━━ Information provided

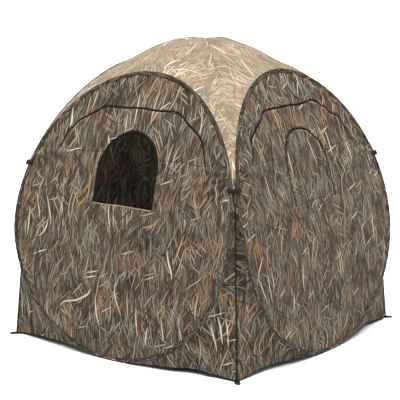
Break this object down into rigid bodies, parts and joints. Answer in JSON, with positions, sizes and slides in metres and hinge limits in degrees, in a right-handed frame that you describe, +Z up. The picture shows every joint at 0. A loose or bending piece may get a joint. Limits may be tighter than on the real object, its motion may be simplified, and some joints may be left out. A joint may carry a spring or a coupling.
{
  "type": "pop up ground blind",
  "caption": "Free-standing pop up hunting blind: bowed round cloth walls on spring steel hoops, domed roof, zipped arched windows and a back door.",
  "frame": {"origin": "middle of the floor square, on the ground", "axes": "+Z up, -Y out through the front wall with the open window, +X out through the right wall"},
  "size_m": [1.7124, 1.7124, 1.6627],
  "materials": {
    "wall_cloth": "printed polyester, reed camouflage, matt",
    "roof_cloth": "printed polyester, reed camouflage, sunlit side",
    "sleeve_cloth": "binding tape, printed",
    "net_mesh": "see-through net, dark with faint print",
    "spring_steel": "tempered band",
    "zip_black": "nylon coil",
    "slider_black": "black enamel",
    "black_webbing": "woven webbing",
    "eyelet_metal": "black enamel",
    "rod_fibre": "glass fibre rod"
  },
  "bodies": {
    "front": {"front_hoop": "spring_steel", "front_ferrule": "spring_steel", "front_sleeve": "sleeve_cloth", "front_wall": "wall_cloth", "front_gussets": "wall_cloth", "front_roof": "roof_cloth", "front_arc_zip": "zip_black", "front_window_zip_sides": "zip_black", "front_net": "net_mesh", "front_stake_tabs": "black_webbing", "front_stake_eyelets": "eyelet_metal", "front_corner_ties": "black_webbing", "roof_rod_near": "rod_fibre", "roof_rod_far": "rod_fibre"},
    "right": {"right_hoop": "spring_steel", "right_ferrule": "spring_steel", "right_sleeve": "sleeve_cloth", "right_wall": "wall_cloth", "right_gussets": "wall_cloth", "right_roof": "roof_cloth", "right_arc_zip": "zip_black", "right_window_zip_sides": "zip_black"},
    "left": {"left_hoop": "spring_steel", "left_ferrule": "spring_steel", "left_sleeve": "sleeve_cloth", "left_wall": "wall_cloth", "left_gussets": "wall_cloth", "left_roof": "roof_cloth", "left_arc_zip": "zip_black", "left_window_zip_sides": "zip_black"},
    "back": {"back_hoop": "spring_steel", "back_ferrule": "spring_steel", "back_sleeve": "sleeve_cloth", "back_wall": "wall_cloth", "back_gussets": "wall_cloth", "back_roof": "roof_cloth", "door_zip": "zip_black", "back_stake_tabs": "black_webbing", "back_stake_eyelets": "eyelet_metal", "back_corner_ties": "black_webbing"},
    "front_drop_flap": {"front_drop_flap": "wall_cloth", "front_window_zip_arch": "zip_black"},
    "front_window_flap": {"front_window_flap": "wall_cloth"},
    "front_arc_slider": {"front_arc_slider": "slider_black"},
    "front_window_slider": {"front_window_slider": "slider_black"},
    "right_drop_flap": {"right_drop_flap": "wall_cloth", "right_window_zip_arch": "zip_black"},
    "right_window_flap": {"right_window_flap": "wall_cloth"},
    "right_arc_slider": {"right_arc_slider": "slider_black"},
    "right_window_slider": {"right_window_slider": "slider_black"},
    "left_drop_flap": {"left_drop_flap": "wall_cloth", "left_window_zip_arch": "zip_black"},
    "left_window_flap": {"left_window_flap": "wall_cloth"},
    "left_arc_slider": {"left_arc_slider": "slider_black"},
    "left_window_slider": {"left_window_slider": "slider_black"},
    "door": {"door": "wall_cloth"},
    "door_slider": {"door_slider": "slider_black"}
  },
  "joints": [
    {"name": "fold_near_corner", "type": "hinge", "parent": "front", "child": "right", "pos_m": [0.69305, -0.69305, 0.99067], "axis": [0.2867, -0.2867, -0.9141], "range_deg": [0, 60], "stiffness_Nm_per_rad": 12, "springref_deg": -14.32, "deforming": ["front_roof", "front_gussets", "right_roof", "right_gussets", "back_roof", "back_gussets", "left_roof", "left_gussets", "roof_rod_near", "roof_rod_far"]},
    {"name": "fold_left_corner", "type": "hinge", "parent": "front", "child": "left", "pos_m": [-0.69305, -0.69305, 0.99067], "axis": [-0.2867, -0.2867, -0.9141], "range_deg": [0, 62]},
    {"name": "fold_right_corner", "type": "hinge", "parent": "right", "child": "back", "pos_m": [0.69305, 0.69305, 0.99067], "axis": [-0.2867, -0.2867, 0.9141], "range_deg": [0, 62]},
    {"name": "front_drop_flap_fold", "type": "hinge", "parent": "front", "child": "front_drop_flap", "pos_m": [0, -0.66631, 1.092], "axis": [-1, 0, 0], "range_deg": [0, 165]},
    {"name": "front_window_flap_fold", "type": "hinge", "parent": "front", "child": "front_window_flap", "pos_m": [0, -0.74662, 0.835], "axis": [-1, 0, 0], "range_deg": [-165, 6]},
    {"name": "front_arc_slider_run", "type": "slide", "parent": "front", "child": "front_arc_slider", "axis": [-1, 0, 0], "range_m": [0, 0.4]},
    {"name": "front_window_slider_run", "type": "hinge", "parent": "front", "child": "front_window_slider", "pos_m": [0, -0.69741, 1.02], "axis": [0, -0.9364, 0.351], "range_deg": [0, 180]},
    {"name": "right_drop_flap_fold", "type": "hinge", "parent": "right", "child": "right_drop_flap", "pos_m": [0.66631, 0, 1.092], "axis": [0, -1, 0], "range_deg": [0, 165]},
    {"name": "right_window_flap_fold", "type": "hinge", "parent": "right", "child": "right_window_flap", "pos_m": [0.74662, 0, 0.835], "axis": [0, -1, 0], "range_deg": [0, 165]},
    {"name": "right_arc_slider_run", "type": "slide", "parent": "right", "child": "right_arc_slider", "axis": [0, -1, 0], "range_m": [0, 0.4]},
    {"name": "right_window_slider_run", "type": "hinge", "parent": "right", "child": "right_window_slider", "pos_m": [0.69741, 0, 1.02], "axis": [0.9364, 0, 0.351], "range_deg": [0, 180]},
    {"name": "left_drop_flap_fold", "type": "hinge", "parent": "left", "child": "left_drop_flap", "pos_m": [-0.66631, 0, 1.092], "axis": [0, 1, 0], "range_deg": [0, 165]},
    {"name": "left_window_flap_fold", "type": "hinge", "parent": "left", "child": "left_window_flap", "pos_m": [-0.74662, 0, 0.835], "axis": [0, 1, 0], "range_deg": [0, 165]},
    {"name": "left_arc_slider_run", "type": "slide", "parent": "left", "child": "left_arc_slider", "axis": [0, 1, 0], "range_m": [0, 0.4]},
    {"name": "left_window_slider_run", "type": "hinge", "parent": "left", "child": "left_window_slider", "pos_m": [-0.69741, 0, 1.02], "axis": [-0.9364, 0, 0.351], "range_deg": [0, 180]},
    {"name": "door_swing", "type": "hinge", "parent": "back", "child": "door", "pos_m": [-0.29, 0.84339, 0.15], "axis": [0, 0.1703, -0.9854], "range_deg": [0, 100]},
    {"name": "door_slider_run", "type": "hinge", "parent": "back", "child": "door_slider", "pos_m": [0.29, -2.11181, 0.081], "axis": [1, 0, 0], "range_deg": [0, 15.8]}
  ],
  "couplings": [
    {"joint": "fold_left_corner", "follows": "fold_near_corner", "ratio": 1.02},
    {"joint": "fold_right_corner", "follows": "fold_near_corner", "ratio": 1.02}
  ]
}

━━━━

Give back all the data exactly as written.

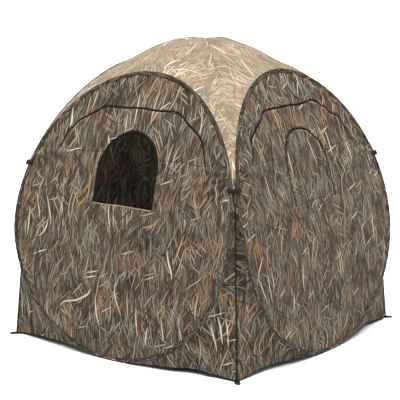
Break this object down into rigid bodies, parts and joints. Answer in JSON, with positions, sizes and slides in metres and hinge limits in degrees, in a right-handed frame that you describe, +Z up. The picture shows every joint at 0. A loose or bending piece may get a joint. Limits may be tighter than on the real object, its motion may be simplified, and some joints may be left out. A joint may carry a spring or a coupling.
{
  "type": "pop up ground blind",
  "caption": "Free-standing pop up hunting blind: bowed round cloth walls on spring steel hoops, domed roof, zipped arched windows and a back door.",
  "frame": {"origin": "middle of the floor square, on the ground", "axes": "+Z up, -Y out through the front wall with the open window, +X out through the right wall"},
  "size_m": [1.7124, 1.7124, 1.6627],
  "materials": {
    "wall_cloth": "printed polyester, reed camouflage, matt",
    "roof_cloth": "printed polyester, reed camouflage, sunlit side",
    "sleeve_cloth": "binding tape, printed",
    "net_mesh": "see-through net, dark with faint print",
    "spring_steel": "tempered band",
    "zip_black": "nylon coil",
    "slider_black": "black enamel",
    "black_webbing": "woven webbing",
    "eyelet_metal": "black enamel",
    "rod_fibre": "glass fibre rod"
  },
  "bodies": {
    "front": {"front_hoop": "spring_steel", "front_ferrule": "spring_steel", "front_sleeve": "sleeve_cloth", "front_wall": "wall_cloth", "front_gussets": "wall_cloth", "front_roof": "roof_cloth", "front_arc_zip": "zip_black", "front_window_zip_sides": "zip_black", "front_net": "net_mesh", "front_stake_tabs": "black_webbing", "front_stake_eyelets": "eyelet_metal", "front_corner_ties": "black_webbing", "roof_rod_near": "rod_fibre", "roof_rod_far": "rod_fibre"},
    "right": {"right_hoop": "spring_steel", "right_ferrule": "spring_steel", "right_sleeve": "sleeve_cloth", "right_wall": "wall_cloth", "right_gussets": "wall_cloth", "right_roof": "roof_cloth", "right_arc_zip": "zip_black", "right_window_zip_sides": "zip_black"},
    "left": {"left_hoop": "spring_steel", "left_ferrule": "spring_steel", "left_sleeve": "sleeve_cloth", "left_wall": "wall_cloth", "left_gussets": "wall_cloth", "left_roof": "roof_cloth", "left_arc_zip": "zip_black", "left_window_zip_sides": "zip_black"},
    "back": {"back_hoop": "spring_steel", "back_ferrule": "spring_steel", "back_sleeve": "sleeve_cloth", "back_wall": "wall_cloth", "back_gussets": "wall_cloth", "back_roof": "roof_cloth", "door_zip": "zip_black", "back_stake_tabs": "black_webbing", "back_stake_eyelets": "eyelet_metal", "back_corner_ties": "black_webbing"},
    "front_drop_flap": {"front_drop_flap": "wall_cloth", "front_window_zip_arch": "zip_black"},
    "front_window_flap": {"front_window_flap": "wall_cloth"},
    "front_arc_slider": {"front_arc_slider": "slider_black"},
    "front_window_slider": {"front_window_slider": "slider_black"},
    "right_drop_flap": {"right_drop_flap": "wall_cloth", "right_window_zip_arch": "zip_black"},
    "right_window_flap": {"right_window_flap": "wall_cloth"},
    "right_arc_slider": {"right_arc_slider": "slider_black"},
    "right_window_slider": {"right_window_slider": "slider_black"},
    "left_drop_flap": {"left_drop_flap": "wall_cloth", "left_window_zip_arch": "zip_black"},
    "left_window_flap": {"left_window_flap": "wall_cloth"},
    "left_arc_slider": {"left_arc_slider": "slider_black"},
    "left_window_slider": {"left_window_slider": "slider_black"},
    "door": {"door": "wall_cloth"},
    "door_slider": {"door_slider": "slider_black"}
  },
  "joints": [
    {"name": "fold_near_corner", "type": "hinge", "parent": "front", "child": "right", "pos_m": [0.69305, -0.69305, 0.99067], "axis": [0.2867, -0.2867, -0.9141], "range_deg": [0, 60], "stiffness_Nm_per_rad": 12, "springref_deg": -14.32, "deforming": ["front_roof", "front_gussets", "right_roof", "right_gussets", "back_roof", "back_gussets", "left_roof", "left_gussets", "roof_rod_near", "roof_rod_far"]},
    {"name": "fold_left_corner", "type": "hinge", "parent": "front", "child": "left", "pos_m": [-0.69305, -0.69305, 0.99067], "axis": [-0.2867, -0.2867, -0.9141], "range_deg": [0, 62]},
    {"name": "fold_right_corner", "type": "hinge", "parent": "right", "child": "back", "pos_m": [0.69305, 0.69305, 0.99067], "axis": [-0.2867, -0.2867, 0.9141], "range_deg": [0, 62]},
    {"name": "front_drop_flap_fold", "type": "hinge", "parent": "front", "child": "front_drop_flap", "pos_m": [0, -0.66631, 1.092], "axis": [-1, 0, 0], "range_deg": [0, 165]},
    {"name": "front_window_flap_fold", "type": "hinge", "parent": "front", "child": "front_window_flap", "pos_m": [0, -0.74662, 0.835], "axis": [-1, 0, 0], "range_deg": [-165, 6]},
    {"name": "front_arc_slider_run", "type": "slide", "parent": "front", "child": "front_arc_slider", "axis": [-1, 0, 0], "range_m": [0, 0.4]},
    {"name": "front_window_slider_run", "type": "hinge", "parent": "front", "child": "front_window_slider", "pos_m": [0, -0.69741, 1.02], "axis": [0, -0.9364, 0.351], "range_deg": [0, 180]},
    {"name": "right_drop_flap_fold", "type": "hinge", "parent": "right", "child": "right_drop_flap", "pos_m": [0.66631, 0, 1.092], "axis": [0, -1, 0], "range_deg": [0, 165]},
    {"name": "right_window_flap_fold", "type": "hinge", "parent": "right", "child": "right_window_flap", "pos_m": [0.74662, 0, 0.835], "axis": [0, -1, 0], "range_deg": [0, 165]},
    {"name": "right_arc_slider_run", "type": "slide", "parent": "right", "child": "right_arc_slider", "axis": [0, -1, 0], "range_m": [0, 0.4]},
    {"name": "right_window_slider_run", "type": "hinge", "parent": "right", "child": "right_window_slider", "pos_m": [0.69741, 0, 1.02], "axis": [0.9364, 0, 0.351], "range_deg": [0, 180]},
    {"name": "left_drop_flap_fold", "type": "hinge", "parent": "left", "child": "left_drop_flap", "pos_m": [-0.66631, 0, 1.092], "axis": [0, 1, 0], "range_deg": [0, 165]},
    {"name": "left_window_flap_fold", "type": "hinge", "parent": "left", "child": "left_window_flap", "pos_m": [-0.74662, 0, 0.835], "axis": [0, 1, 0], "range_deg": [0, 165]},
    {"name": "left_arc_slider_run", "type": "slide", "parent": "left", "child": "left_arc_slider", "axis": [0, 1, 0], "range_m": [0, 0.4]},
    {"name": "left_window_slider_run", "type": "hinge", "parent": "left", "child": "left_window_slider", "pos_m": [-0.69741, 0, 1.02], "axis": [-0.9364, 0, 0.351], "range_deg": [0, 180]},
    {"name": "door_swing", "type": "hinge", "parent": "back", "child": "door", "pos_m": [-0.29, 0.84339, 0.15], "axis": [0, 0.1703, -0.9854], "range_deg": [0, 100]},
    {"name": "door_slider_run", "type": "hinge", "parent": "back", "child": "door_slider", "pos_m": [0.29, -2.11181, 0.081], "axis": [1, 0, 0], "range_deg": [0, 15.8]}
  ],
  "couplings": [
    {"joint": "fold_left_corner", "follows": "fold_near_corner", "ratio": 1.02},
    {"joint": "fold_right_corner", "follows": "fold_near_corner", "ratio": 1.02}
  ]
}